Why was the GENIUS Act able to pass with bipartisan support, unlike broader crypto legislation?

Stablecoin regulation is perceived as a lower-risk, high-impact measure with clear use cases in payments and remittances. This, combined with their generally lower volatility compared to other cryptocurrencies, made it easier for lawmakers from both parties to find common ground.

What are the main hurdles facing broader crypto market structure legislation?

The primary hurdles include the unresolved debate over whether tokens are securities or commodities (affecting SEC vs. CFTC oversight), partisan political challenges (like the Anti-CBDC Surveillance State Act), and differing approaches between the House and Senate on how to define and regulate digital assets.
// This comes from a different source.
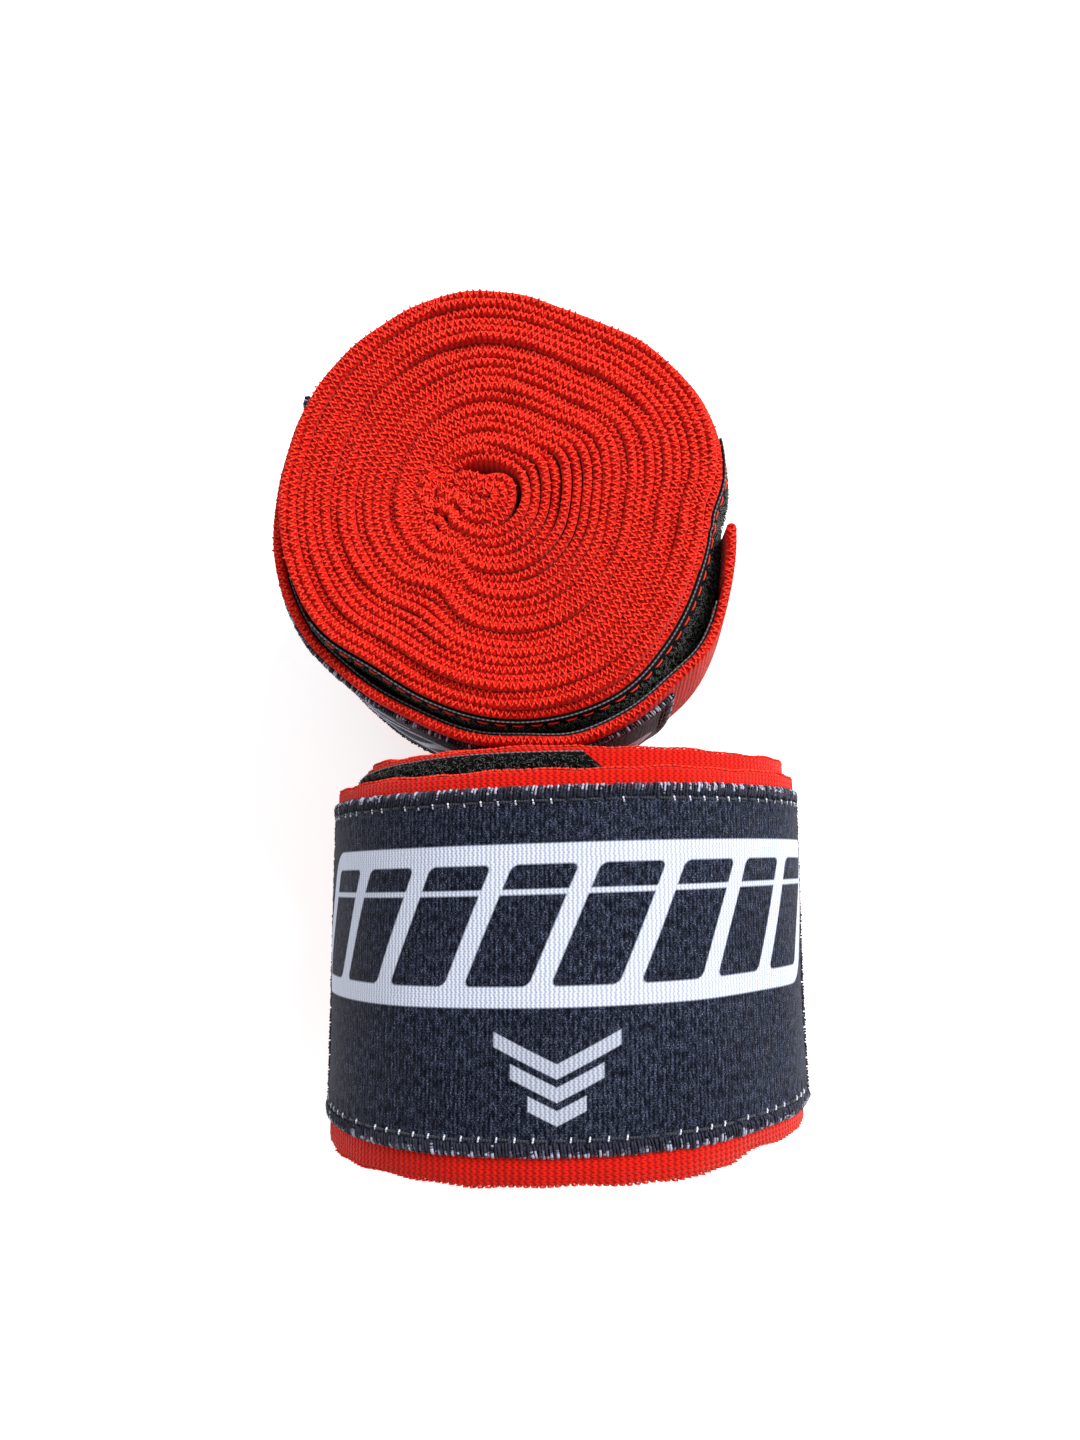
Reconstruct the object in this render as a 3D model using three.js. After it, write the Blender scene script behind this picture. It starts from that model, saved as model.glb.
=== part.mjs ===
// A pair of rolled elastic boxing hand wraps: one stands on its end, the other lies on its
// side against it. Millimetres, +Z up, origin at the bottom centre of the pair.
//
// Both wraps are built alike, in a frame of their own: the roll's axis is +Z, the strap winds
// outward counter-clockwise, and its free end is at angle 0. "back" is the angle in degrees
// from the free end back along the strap, so back = 360 is one turn in from the free end.
import * as THREE from 'three';

// The strap
const strapWidth = 50;
const strapThickness = 0.88;
const turnPitch = 1.18;
const coreRadius = 31.4;
const innermostRadius = 2.9;
const stepsPerCoreTurn = 16;

// What is sewn to the strap
const airGap = 0.3;
const loopTapeThickness = 0.9;
const hookTapeThickness = 0.8;
const labelThickness = 0.5;
const threadThickness = 0.25;

// Where each piece starts and ends along the strap, in degrees back from the free end
const loopTapeSpan = { from: -25, to: 143 };
const hookTapeSpan = { from: 18, to: 158 };
const labelSpan = { from: 42, to: 208 };
const hemSpan = { from: 0, to: 12 };
const hemStitchSpan = { from: 9.5, to: 10.5 };
const tapeRampSpan = { from: 160, to: 262 };
const labelSeamAngle = 2;
const slitAngle = 0.6;
const arcStep = 6;

// Where each piece lies across the strap, from the edge above the label to the edge below it
const tapeField = { low: 2.2, high: 47.8 };
const upperSelvage = { low: 0.8, high: 1.9 };
const lowerSelvage = { low: 48.1, high: 49.2 };
const labelField = { low: 4.0, high: 44.6 };
const upperOverlock = { low: 2.3, high: 3.7 };
const lowerOverlock = { low: 44.9, high: 46.3 };
const hemStitchField = { low: 2, high: 48 };

// The thumb loop, pressed flat in the middle of the roll
const thumbLoop = { length: 2.7, breadth: 1.7, wall: 0.45, low: 12, high: 38 };
const thumbStitch = { at: 1.7, thickness: 0.16, breadth: 0.8, low: 14, high: 36 };

// How the two wraps lie
const standing = {
  name: 'standing',
  axisX: -5.25,
  axisY: 51.66,
  freeEndAngle: -5,
  coreShift: 3.4,
  peelLine: 41,
};
const lying = {
  name: 'lying',
  axisX: 3.66,
  topEndY: 12.43,
  freeEndAngle: 218,
  coreShift: -2.9,
  peelLine: 160,
};

const colours = {
  strap: '#d62a17',
  label: '#23262f',
  thread: '#3c4048',
  loopTape: '#141416',
  hookTape: '#1a1a1d',
  tapeThread: '#5c5a60',
};

const tapeStack = airGap + loopTapeThickness + airGap + hookTapeThickness + airGap + strapThickness;

function radians(degrees) {
  return THREE.MathUtils.degToRad(degrees);
}

function cloth(colour) {
  return new THREE.MeshStandardMaterial({ color: colour, roughness: 0.9, metalness: 0 });
}

function piece(name, geometry, colour) {
  const mesh = new THREE.Mesh(geometry, cloth(colour));
  mesh.name = name;
  return mesh;
}

// Outer face of the wound core under the given angle
function coreFace(back) {
  return coreRadius - turnPitch * back / 360;
}

// Outer face of the outermost turn: over both tapes near the free end, then down onto the core
function outerFace(back) {
  const overTapes = coreFace(back) + tapeStack;
  const onCore = coreFace(back - 360);
  const share = THREE.MathUtils.smoothstep(back, tapeRampSpan.from, tapeRampSpan.to);
  return THREE.MathUtils.lerp(overTapes, onCore, share);
}

function loopTapeFace(back) {
  return coreFace(back) + airGap + loopTapeThickness;
}

function hookTapeFace(back) {
  return loopTapeFace(back) + airGap + hookTapeThickness;
}

function labelFace(back) {
  return outerFace(back) + airGap + labelThickness;
}

function pointAt(back, radius) {
  const angle = radians(-back);
  return new THREE.Vector2(radius * Math.cos(angle), radius * Math.sin(angle));
}

// Points along one face, from one angle to the other, with both ends included
function facePoints(face, from, to, step = arcStep) {
  const count = Math.max(1, Math.round(Math.abs(to - from) / step));
  const points = [];
  for (let i = 0; i <= count; i++) {
    const back = THREE.MathUtils.lerp(from, to, i / count);
    points.push(pointAt(back, face(back)));
  }
  return points;
}

function extruded(points, low, high) {
  const geometry = new THREE.ExtrudeGeometry(new THREE.Shape(points), {
    depth: high - low,
    bevelEnabled: false,
  });
  return geometry.translate(0, 0, low);
}

// A strip bent round the roll: its outer face, its thickness, and its span round and across
function bentStrip(face, thickness, span, field, step) {
  const inner = (back) => face(back) - thickness;
  const outline = [
    ...facePoints(face, span.to, span.from, step),
    ...facePoints(inner, span.from, span.to, step),
  ];
  return extruded(outline, field.low, field.high);
}

// The free end of the strap, with its last stretch folded under and sewn down as a hem
function hemmedEnd(peelLine) {
  const inner = (back) => outerFace(back) - strapThickness;
  const foldOuter = (back) => inner(back) - airGap;
  const foldInner = (back) => foldOuter(back) - hookTapeThickness;
  const foldDepth = hemSpan.from + 1.2;
  const outline = [
    ...facePoints(outerFace, peelLine, hemSpan.from),
    ...facePoints(foldInner, hemSpan.from, hemSpan.to),
    ...facePoints(foldOuter, hemSpan.to, foldDepth),
    ...facePoints(inner, foldDepth, peelLine),
  ];
  return extruded(outline, 0, strapWidth);
}

// The wound core: one true spiral from the outermost turn in to the thumb loop
function woundCore() {
  const turns = (coreRadius - innermostRadius) / turnPitch;
  const steps = Math.floor(turns * stepsPerCoreTurn);
  const span = { from: 0, to: steps * 360 / stepsPerCoreTurn };
  return bentStrip(coreFace, strapThickness, span, { low: 0, high: strapWidth }, 360 / stepsPerCoreTurn);
}

function flattenedLoop() {
  const straight = (thumbLoop.length - thumbLoop.breadth) / 2;
  const outer = thumbLoop.breadth / 2;
  const inner = outer - thumbLoop.wall;
  const racetrack = (target, radius) => {
    target.absarc(straight, 0, radius, -Math.PI / 2, Math.PI / 2, false);
    target.absarc(-straight, 0, radius, Math.PI / 2, Math.PI * 3 / 2, false);
    return target;
  };
  const band = racetrack(new THREE.Shape(), outer);
  band.holes.push(racetrack(new THREE.Path(), inner));
  const geometry = new THREE.ExtrudeGeometry(band, {
    depth: thumbLoop.high - thumbLoop.low,
    curveSegments: 8,
    bevelEnabled: false,
  });
  return geometry.translate(0, 0, thumbLoop.low);
}

function thumbLoopBarTack() {
  const height = thumbStitch.high - thumbStitch.low;
  const bar = new THREE.BoxGeometry(thumbStitch.thickness, thumbStitch.breadth, height);
  return bar.translate(thumbStitch.at, 0, (thumbStitch.low + thumbStitch.high) / 2);
}

// Cuts a span at the peel line into the part on the flap and the part on the roll
function splitAt(line, span) {
  const onFlap = { from: span.from, to: Math.min(span.to, line - slitAngle / 2) };
  const onRoll = { from: Math.max(span.from, line + slitAngle / 2), to: span.to };
  return [onFlap, onRoll].filter((part) => part.to - part.from > slitAngle);
}

// Adds a strip that is sewn to the outermost turn. Where the peel line crosses it, it becomes
// two nodes, and the one on the flap says so in its name.
function addPeelingStrip(group, wrap, name, strip) {
  const parts = splitAt(wrap.peelLine, strip.span);
  for (const part of parts) {
    const crossed = parts.length === 2 && part.to < wrap.peelLine;
    const label = `${wrap.name}_${crossed ? 'flap_' : ''}${name}`;
    group.add(piece(label, bentStrip(strip.face, strip.thickness, part, strip.field), strip.colour));
  }
}

// The pile of the tape, and the two rows of stitches in its selvages that hold it to the strap
function tapeStrips(name, face, thickness, span, colour) {
  const shared = { face, thickness, span };
  return {
    [name]: { ...shared, field: tapeField, colour },
    [`${name}_upper_stitching`]: { ...shared, field: upperSelvage, colour: colours.tapeThread },
    [`${name}_lower_stitching`]: { ...shared, field: lowerSelvage, colour: colours.tapeThread },
  };
}

// Sewn to the outside of the turn below, so it stays on the roll when the flap is peeled
function addLoopTape(group, wrap) {
  const strips = tapeStrips('loop_tape', loopTapeFace, loopTapeThickness, loopTapeSpan, colours.loopTape);
  for (const [name, strip] of Object.entries(strips)) {
    const geometry = bentStrip(strip.face, strip.thickness, strip.span, strip.field);
    group.add(piece(`${wrap.name}_${name}`, geometry, strip.colour));
  }
}

// Sewn to the inside of the outermost turn
function addHookTape(group, wrap) {
  const strips = tapeStrips('hook_tape', hookTapeFace, hookTapeThickness, hookTapeSpan, colours.hookTape);
  for (const [name, strip] of Object.entries(strips)) addPeelingStrip(group, wrap, name, strip);
}

function addLabel(group, wrap) {
  const start = { from: labelSpan.from, to: labelSpan.from + labelSeamAngle };
  const end = { from: labelSpan.to - labelSeamAngle, to: labelSpan.to };
  const panel = { from: start.to + slitAngle, to: end.from - slitAngle };
  const shared = { face: labelFace, thickness: labelThickness, colour: colours.thread };
  const strips = {
    label: { ...shared, span: panel, field: labelField, colour: colours.label },
    label_start_seam: { ...shared, span: start, field: labelField },
    label_end_seam: { ...shared, span: end, field: labelField },
    label_upper_overlock: { ...shared, span: labelSpan, field: upperOverlock },
    label_lower_overlock: { ...shared, span: labelSpan, field: lowerOverlock },
  };
  for (const [name, strip] of Object.entries(strips)) addPeelingStrip(group, wrap, name, strip);
}

function addOutermostTurn(group, wrap) {
  const strapField = { low: 0, high: strapWidth };
  const turn = { from: wrap.peelLine + slitAngle / 2, to: 360 - slitAngle };
  const stitchFace = (back) => outerFace(back) + airGap + threadThickness;
  group.add(
    piece(`${wrap.name}_outer_turn`, bentStrip(outerFace, strapThickness, turn, strapField), colours.strap),
    piece(`${wrap.name}_free_end`, hemmedEnd(wrap.peelLine - slitAngle / 2), colours.strap),
    piece(
      `${wrap.name}_hem_stitching`,
      bentStrip(stitchFace, threadThickness, hemStitchSpan, hemStitchField),
      colours.strap,
    ),
  );
}

// The wound core with the thumb loop inside it, pushed along the axis out of the outer turn
function addCore(group, wrap) {
  const core = new THREE.Group();
  core.position.z = wrap.coreShift;
  core.add(
    piece(`${wrap.name}_strap_turns`, woundCore(), colours.strap),
    piece(`${wrap.name}_thumb_loop`, flattenedLoop(), colours.strap),
    piece(`${wrap.name}_thumb_loop_stitching`, thumbLoopBarTack(), colours.strap),
  );
  group.add(core);
}

function handWrap(wrap) {
  const group = new THREE.Group();
  addCore(group, wrap);
  addOutermostTurn(group, wrap);
  addLoopTape(group, wrap);
  addHookTape(group, wrap);
  addLabel(group, wrap);
  group.rotation.z = radians(wrap.freeEndAngle);
  return group;
}

// Stands on its lower end
function standingWrap() {
  const place = new THREE.Group();
  place.add(handWrap(standing));
  place.position.set(standing.axisX, standing.axisY, 0);
  return place;
}

// Lies on its side, with the edge below the label away from the standing wrap. Nothing is sewn
// where it touches the surface, so it rests on the plain outer turn.
function lyingWrap() {
  const place = new THREE.Group();
  const backAtBottom = lying.freeEndAngle + 90;
  place.add(handWrap(lying));
  place.rotation.x = radians(90);
  place.position.set(lying.axisX, lying.topEndY, outerFace(backAtBottom));
  return place;
}

const pair = new THREE.Group();
pair.add(standingWrap(), lyingWrap());

// The origin goes to the bottom centre of the pair
pair.updateMatrixWorld(true);
const box = new THREE.Box3().setFromObject(pair, true);
pair.position.set(-(box.min.x + box.max.x) / 2, -(box.min.y + box.max.y) / 2, -box.min.z);

export default pair;
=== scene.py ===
import math

import bpy
import numpy as np
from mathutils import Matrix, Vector


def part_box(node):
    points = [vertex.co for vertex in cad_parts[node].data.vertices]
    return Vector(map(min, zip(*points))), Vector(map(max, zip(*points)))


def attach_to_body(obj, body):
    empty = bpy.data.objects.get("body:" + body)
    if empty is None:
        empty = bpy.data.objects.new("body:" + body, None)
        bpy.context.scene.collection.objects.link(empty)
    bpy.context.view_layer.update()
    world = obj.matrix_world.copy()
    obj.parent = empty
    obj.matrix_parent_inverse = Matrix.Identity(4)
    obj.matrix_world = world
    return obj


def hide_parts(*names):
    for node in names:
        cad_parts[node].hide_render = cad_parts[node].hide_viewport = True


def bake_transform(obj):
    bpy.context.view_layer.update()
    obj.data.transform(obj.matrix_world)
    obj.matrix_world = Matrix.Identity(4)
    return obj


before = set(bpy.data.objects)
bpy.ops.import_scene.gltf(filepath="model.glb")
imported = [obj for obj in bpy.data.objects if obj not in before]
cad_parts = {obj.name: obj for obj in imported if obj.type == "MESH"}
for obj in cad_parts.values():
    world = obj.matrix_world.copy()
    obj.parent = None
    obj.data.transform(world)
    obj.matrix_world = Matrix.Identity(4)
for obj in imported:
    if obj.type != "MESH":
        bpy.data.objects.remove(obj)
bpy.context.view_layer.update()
rng = np.random.default_rng(7)
mm = 0.001
print("frame loaded:", len(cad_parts), "CAD nodes")

# The camera looks almost straight down on the pair, as a phone held over a table does.
view = {"x": 1.57, "y": -22.9, "height": 195.8, "tilt": 8.13, "lens": 25.98, "film": 36.0}
cameraData = bpy.data.cameras.new("camera")
cameraData.sensor_fit = "VERTICAL"
cameraData.sensor_height = view["film"]
cameraData.lens = view["lens"]
cameraData.clip_start = 0.01
camera = bpy.data.objects.new("camera", cameraData)
camera.location = (view["x"] * mm, view["y"] * mm, view["height"] * mm)
camera.rotation_euler = (math.radians(view["tilt"]), 0, 0)
bpy.context.scene.collection.objects.link(camera)
bpy.context.scene.camera = camera

# The strap, in millimetres. "back" is the angle in degrees from the free end back along it.
strap = {
    "width": 50.0, "thickness": 1.28, "pitch": 1.18, "coreRadius": 31.4, "innermost": 1.3,
    "edgeRound": 0.34, "ribPitch": 0.85, "ribHeight": 0.07, "loopPitch": 0.96, "between": 0.12,
    "underYarn": 0.14,
}
tape = {"loopBack": (-25, 143), "hookBack": (18, 158), "low": 0.8, "high": 49.2, "ramp": (150, 182),
        "stack": 0.8, "stitchAt": (2.35, 47.65), "stitchIn": 0.6, "cord": 0.11}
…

What is the CLARITY Act, and how does it relate to market structure?

The CLARITY Act is the House version of market structure legislation, aiming to clarify regulatory roles for the SEC and CFTC and define token classifications. It’s a key proposal in the ongoing effort to bring comprehensive regulatory clarity to the digital asset market.

Which key lawmakers are involved in the ongoing crypto legislation debates?

Key figures include President Donald Trump, Senator Tim Scott (R-S.C.), Senator Kirsten Gillibrand (D-N.Y.), Senator Adam Schiff (D-Calif.), Senator Amy Klobuchar (D-Minn.), and newer Senate Democrats like Angela Alsobrooks (D-Md.) and Ruben Gallego (D-Ariz.).

What is the timeline for further crypto legislation?

Senate Banking Committee Chair Tim Scott aims to pass a market structure bill by September, but a year-end deadline is considered more realistic. Passage hinges on securing sufficient Democratic support and navigating the complexities of the Senate’s legislative process.